**Given request**. Restate, exactly and only, the lines from the first through the line containing "LEVEL_PLACES = (0.26, 0.74)".

**Information shown**.
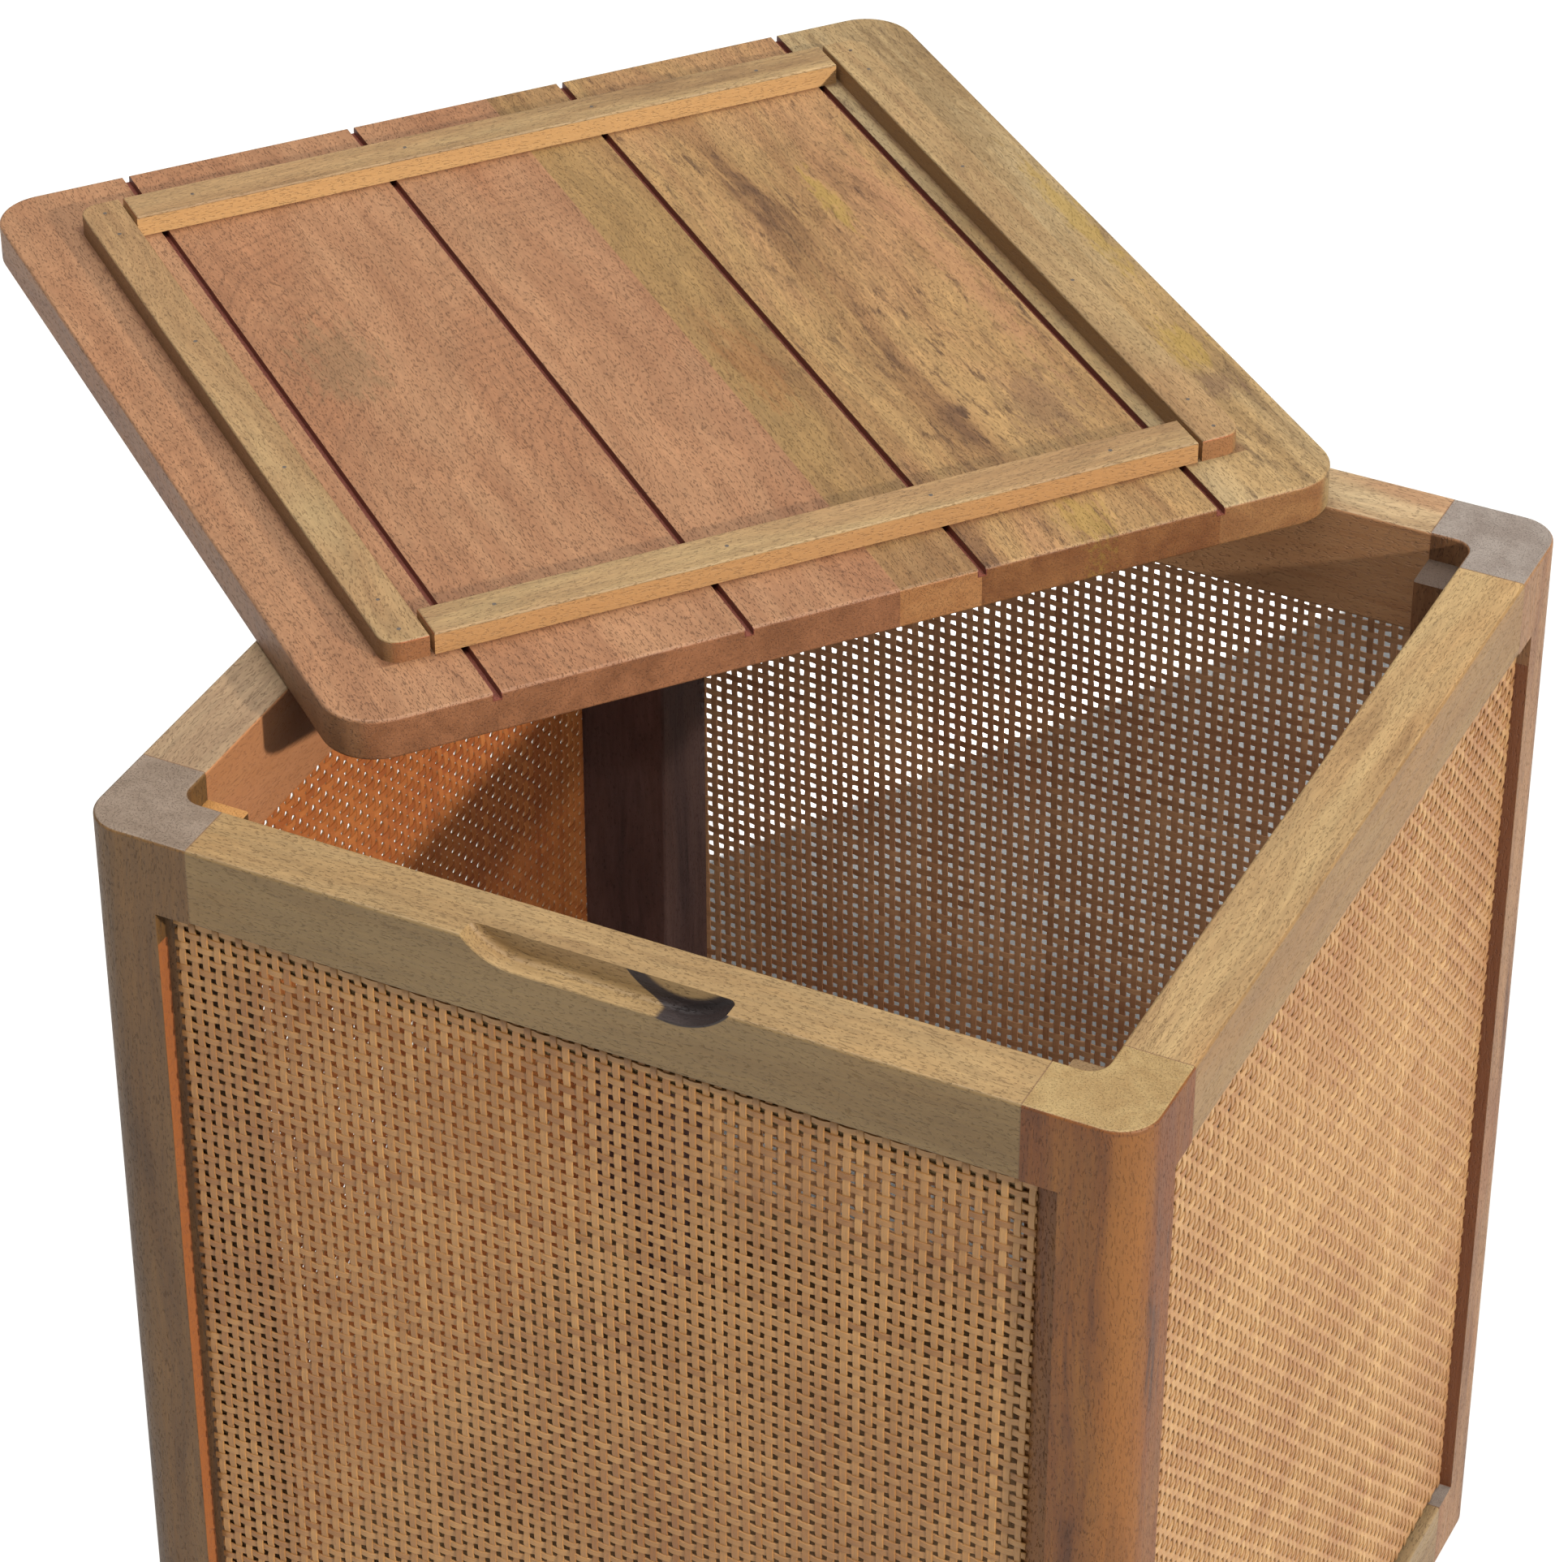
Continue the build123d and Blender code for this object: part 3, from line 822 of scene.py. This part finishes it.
dress("base_board", wood("base_board", "x", 90, "board"))
for number, node in enumerate(("upper_rail_dowels", "lower_rail_dowels")):
    dress(node, wood(node, "x", 93 + number, "batten"))
dress("lid_batten_pins", metal("pin_steel", 3))
dress("base_screws", metal("screw_steel", 5))

# ---------------------------------------------------------------- woven cane

# Each panel's direction across, and the way it looks from outside
CANE_SIDES = {
    "front": (Vector((1, 0, 0)), Vector((0, -1, 0))),
    "right": (Vector((0, 1, 0)), Vector((1, 0, 0))),
    "back": (Vector((-1, 0, 0)), Vector((0, 1, 0))),
    "left": (Vector((0, -1, 0)), Vector((-1, 0, 0))),
}
PITCH_ACROSS = 5.38 * MM
PITCH_UP = 5.58 * MM

# A strand's width and thickness in millimetres; the left panel lets the least light through
STRAND_SIZES = {"front": (3.25, 0.85), "right": (3.25, 0.85), "back": (3.25, 0.85),
                "left": (3.5, 1.2)}
STRAND_SECTION = ((-0.5, -0.1), (-0.42, -0.5), (0.42, -0.5),
                  (0.5, -0.1), (0.4, 0.5), (-0.4, 0.5))
SECTION_CREASES = (1, 2, 4, 5)

# How far a strand goes over and under, and where on each crossing it is level
WEAVE_RISE = 0.28 * MM
LEVEL_PLACES = (0.26, 0.74)

# A long bend that neighbouring strands share, and each strand's own place in millimetres
WEAVE_DRIFT = 0.9 * MM
DRIFT_ALONG = 2.6
DRIFT_ACROSS = 4.1
STRAND_OFFSET = 0.13
STRAND_SWAY = (0.04, 0.16)


def woven_mesh(name, points, faces, tones):
    """One mesh of many strands, each flat with crisp corners and soft sides."""
    mesh = bpy.data.meshes.new(name)
    mesh.from_pydata(points, [], faces)
    attribute = mesh.attributes.new("tone", "FLOAT", "POINT")
    attribute.data.foreach_set("value", tones)
    work = bmesh.new()
    work.from_mesh(mesh)
    bmesh.ops.recalc_face_normals(work, faces=work.faces)
    work.to_mesh(mesh)
    work.free()
    mesh.shade_smooth()
    crisp = mesh.attributes.new("sharp_edge", "BOOLEAN", "EDGE")
    ring = len(STRAND_SECTION)
    for edge in mesh.edges:
        a, b = edge.vertices
        crisp.data[edge.index].value = a % ring == b % ring and a % ring in SECTION_CREASES
    return mesh


def strands(name, panel, upright, seed):
    """One direction of a panel's strands, each rising over and under those it crosses."""
    across, outward = CANE_SIDES[panel]
    up = Vector((0, 0, 1))
    low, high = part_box(f"cane_panel_{panel}")
    middle = (low + high) / 2
    size = high - low
    wide, tall = abs(size.dot(across)), size.z
    across_count, up_count = round(wide / PITCH_ACROSS), round(tall / PITCH_UP)
    step_across, step_up = wide / across_count, tall / up_count
    if upright:
        run, side, run_step, side_step = up, across, step_up, step_across
        run_count, side_count, phase = up_count, across_count, 1
    else:
        run, side, run_step, side_step = across, up, step_across, step_up
        run_count, side_count, phase = across_count, up_count, -1
    run_half, side_half = run_count * run_step / 2, side_count * side_step / 2

    full_width, thick = [value * MM for value in STRAND_SIZES[panel]]
    draw = random.Random(seed)
    pull = draw.uniform(0, math.tau)
    points, faces, tones = [], [], []
    ring = len(STRAND_SECTION)
    for i in range(side_count):
        centre = -side_half + (i + 0.5) * side_step
        offset = draw.gauss(0, STRAND_OFFSET) * MM
        width = full_width * draw.uniform(0.93, 1.06)
        sway = draw.uniform(*STRAND_SWAY) * MM
        start = draw.uniform(0, math.tau)
        waves = draw.uniform(1.5, 4.0)
        tone = draw.gauss(0.5, 0.2)

        stations = []
        for j in range(run_count):
            level = WEAVE_RISE * phase * (1 if (i + j) % 2 else -1)
            for place in LEVEL_PLACES:
                stations.append((-run_half + (j + place) * run_step, level))
        stations[0] = (-run_half, stations[0][1])
        stations[-1] = (run_half, stations[-1][1])

        first = len(points)
        for t, level in stations:
            share = t / run_half
            drift = centre + offset + sway * math.sin(start + waves * math.pi * share)
            bend = pull + DRIFT_ALONG * share + DRIFT_ACROSS * i / side_count
            drift += WEAVE_DRIFT * math.sin(bend)
            drift = max(-side_half + width / 2, min(side_half - width / 2, drift))
            for s, n in STRAND_SECTION:
                where = run * t + side * (drift + s * width)
                points.append(middle + where + outward * (level + n * thick))
            tones += [tone] * ring
        for k in range(len(stations) - 1):
            a = first + k * ring
            for m in range(ring):
                n = (m + 1) % ring
                faces.append((a + m, a + n, a + ring + n, a + ring + m))
        last = first + (len(stations) - 1) * ring
        faces.append(tuple(first + m for m in reversed(range(ring))))
        faces.append(tuple(last + m for m in range(ring)))
    return link_object(name, woven_mesh(name, points, faces, tones))


# Gain, dark tone, pale tone and stain; back and left are the tones of their inner sides,
# which are painted light and shade for how the inside of the box is lit, the left's a deep orange
OUTSIDE_TONES = (0.5, (178, 126, 72), (216, 168, 108), (164, 108, 60))
CANE_TONES = {
    "front": (0.45, (176, 121, 63), (216, 162, 97), (158, 100, 49)),
    "right": (0.52, (180, 130, 78), (216, 171, 113), (172, 116, 70)),
    "back": (0.64, (150, 106, 72), (190, 143, 102), (140, 88, 55)),
    "left": (0.45, (176, 97, 44), (210, 128, 63), (160, 78, 34)),
}
SPECK_BROWN = (104, 64, 36)


def cane_material(name, panel, turn, seed):
    """Split cane: each strand its own tone, with long fibres, darker patches and wear."""
    g = Graph(name)
    gain, *colours = CANE_TONES[panel]
    low, high, stain = [scaled(colour, gain) for colour in colours]
    # The back and left panels' inner sides take painted light and shade, their outer sides the
    # plainer tones
    if panel in ("back", "left"):
        gain, *colours = OUTSIDE_TONES
        outside = turned_to(g, CANE_SIDES[panel][1], 0.0)
        low, high, stain = [
            g.mix(outside, a, scaled(b, gain)) for a, b in zip((low, high, stain), colours)
        ]
    p = g.place(turn, (seed, seed * 0.7, 0))
    tone = g.node("ShaderNodeAttribute", attribute_name="tone").outputs["Fac"]
    fibre = g.noise(g.stretch(p, (60, 1600, 1600)), 1.0, 3.0, 0.6)
    blotch = g.ramp(g.noise(p, 9.0, 4.0, 0.6), 0.46, 0.64)
    speck = g.ramp(g.noise(g.stretch(p, (150, 500, 500)), 1.0, 2.0), 0.62, 0.75)
    colour = g.mix(tone, low, high)
    colour = g.lay(colour, stain, blotch, 0.6)
    colour = g.shade(colour, fibre, 0.5, 0.75)
    colour = g.lay(colour, linear(*SPECK_BROWN), speck, 0.5)
    rough = g.math("MULTIPLY_ADD", fibre, 0.3, 0.38)
    return g.finish(colour, rough, fibre, 0.00018, 0.4)


pieces = {}
for number, panel in enumerate(CANE_SIDES):
    sideways = "x" if panel in ("front", "back") else "y"
    pieces[panel] = []
    for upright in (True, False):
        kind = "uprights" if upright else "cross"
        name = f"cane_{panel}_{kind}"
        piece = strands(name, panel, upright, 200 + 2 * number + upright)
        turn = GRAIN_TURN["z" if upright else sideways]
        piece.data.materials.append(cane_material(name, panel, turn, 3.1 * number + upright))
        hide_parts(f"cane_panel_{panel}")
        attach(piece, "hamper")
        pieces[panel].append(piece)

# ---------------------------------------------------------------- floor and lamps in place

lights(floor())

# A weak lamp without shadows stands for what a pale room sends in through the weave
fill = sun("fill", FILL_TOWARDS, FILL_STRENGTH, KEY_SPREAD)
fill.data.use_shadow = False
lit_only(fill, pieces["back"] + pieces["left"] + [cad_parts["top_rail_back"]])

**Final answer**.
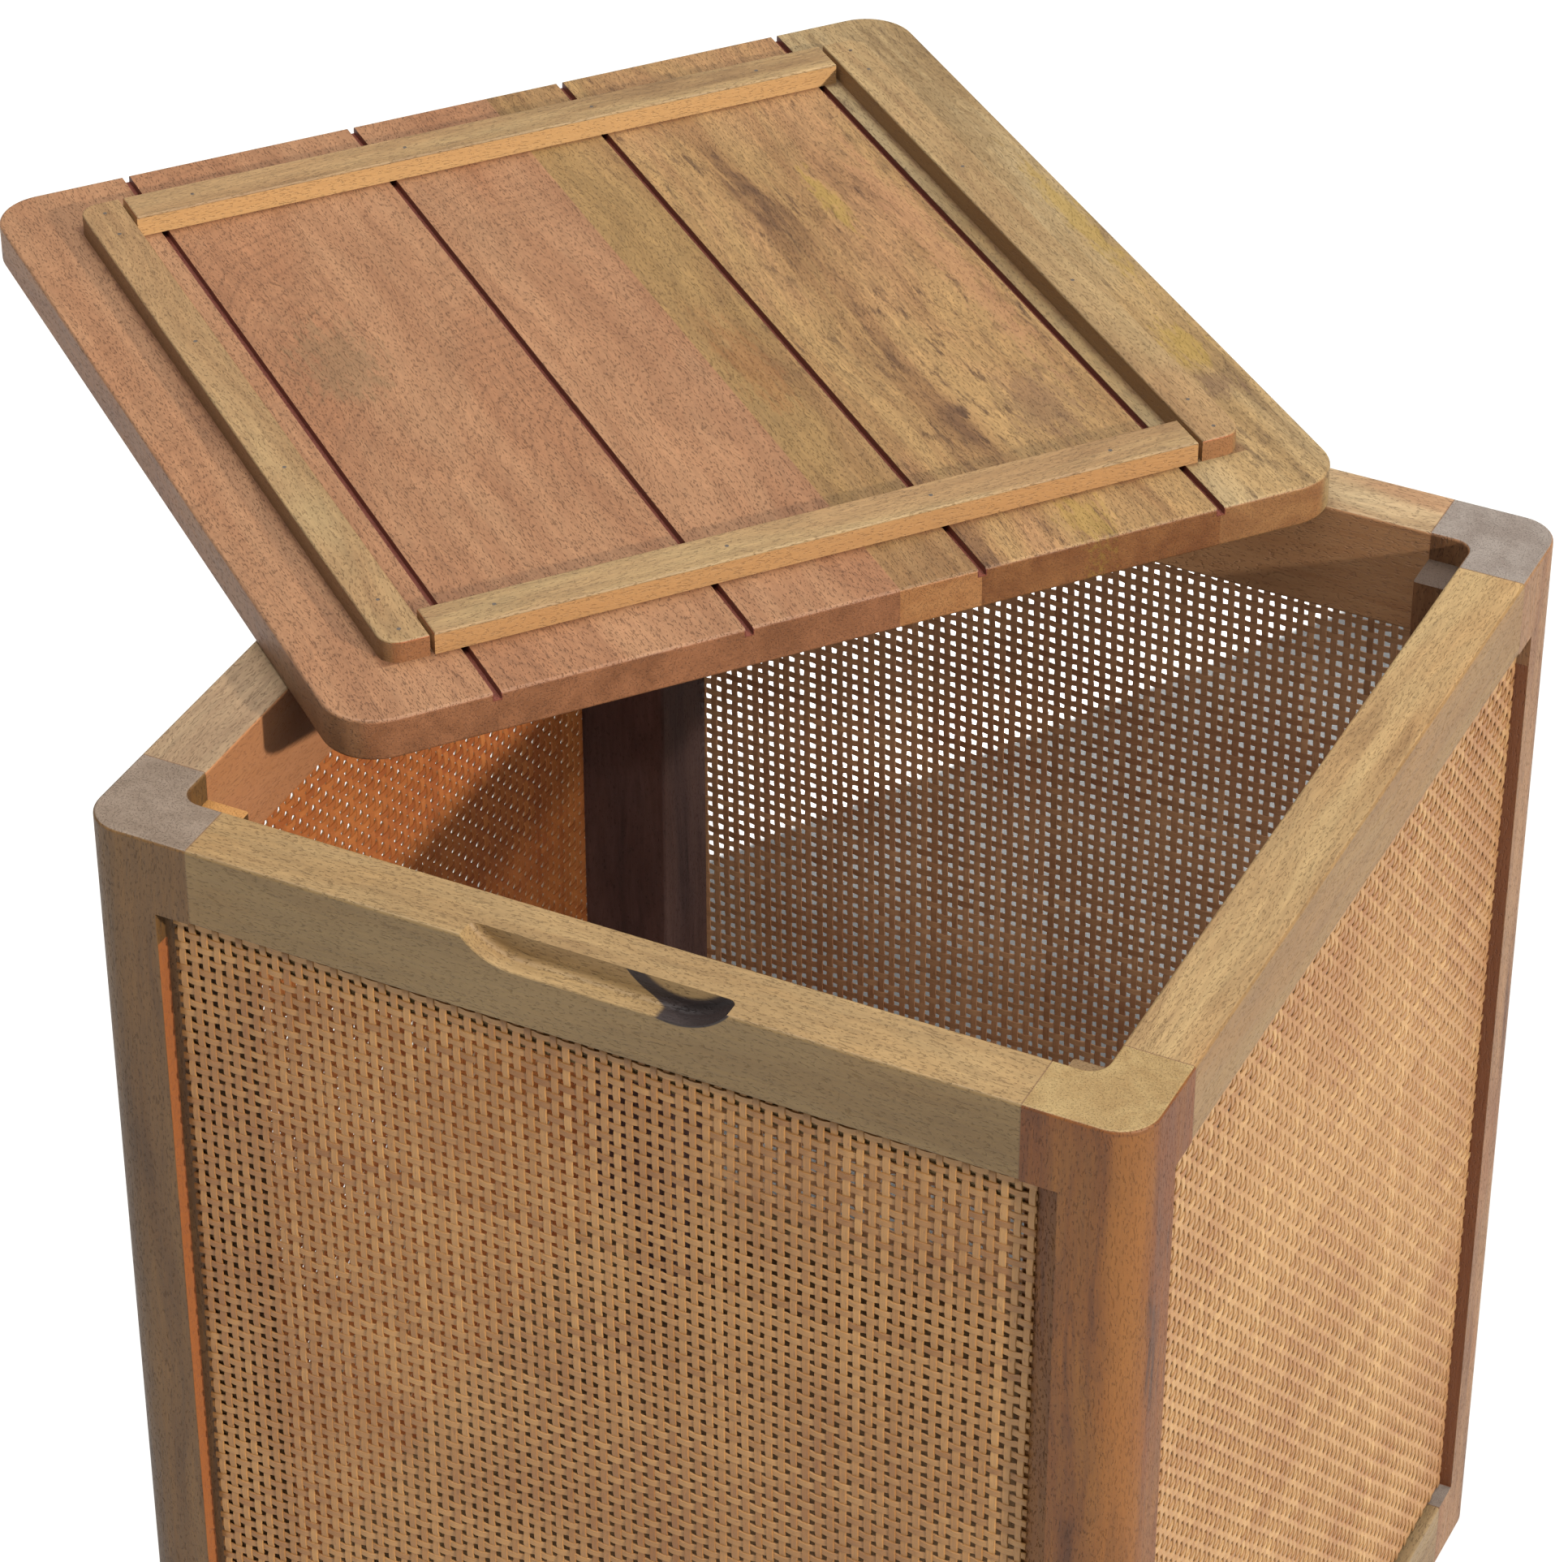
Continue the build123d and Blender code for this object: part 3, from line 822 of scene.py. This part finishes it.
dress("base_board", wood("base_board", "x", 90, "board"))
for number, node in enumerate(("upper_rail_dowels", "lower_rail_dowels")):
    dress(node, wood(node, "x", 93 + number, "batten"))
dress("lid_batten_pins", metal("pin_steel", 3))
dress("base_screws", metal("screw_steel", 5))

# ---------------------------------------------------------------- woven cane

# Each panel's direction across, and the way it looks from outside
CANE_SIDES = {
    "front": (Vector((1, 0, 0)), Vector((0, -1, 0))),
    "right": (Vector((0, 1, 0)), Vector((1, 0, 0))),
    "back": (Vector((-1, 0, 0)), Vector((0, 1, 0))),
    "left": (Vector((0, -1, 0)), Vector((-1, 0, 0))),
}
PITCH_ACROSS = 5.38 * MM
PITCH_UP = 5.58 * MM

# A strand's width and thickness in millimetres; the left panel lets the least light through
STRAND_SIZES = {"front": (3.25, 0.85), "right": (3.25, 0.85), "back": (3.25, 0.85),
                "left": (3.5, 1.2)}
STRAND_SECTION = ((-0.5, -0.1), (-0.42, -0.5), (0.42, -0.5),
                  (0.5, -0.1), (0.4, 0.5), (-0.4, 0.5))
SECTION_CREASES = (1, 2, 4, 5)

# How far a strand goes over and under, and where on each crossing it is level
WEAVE_RISE = 0.28 * MM
LEVEL_PLACES = (0.26, 0.74)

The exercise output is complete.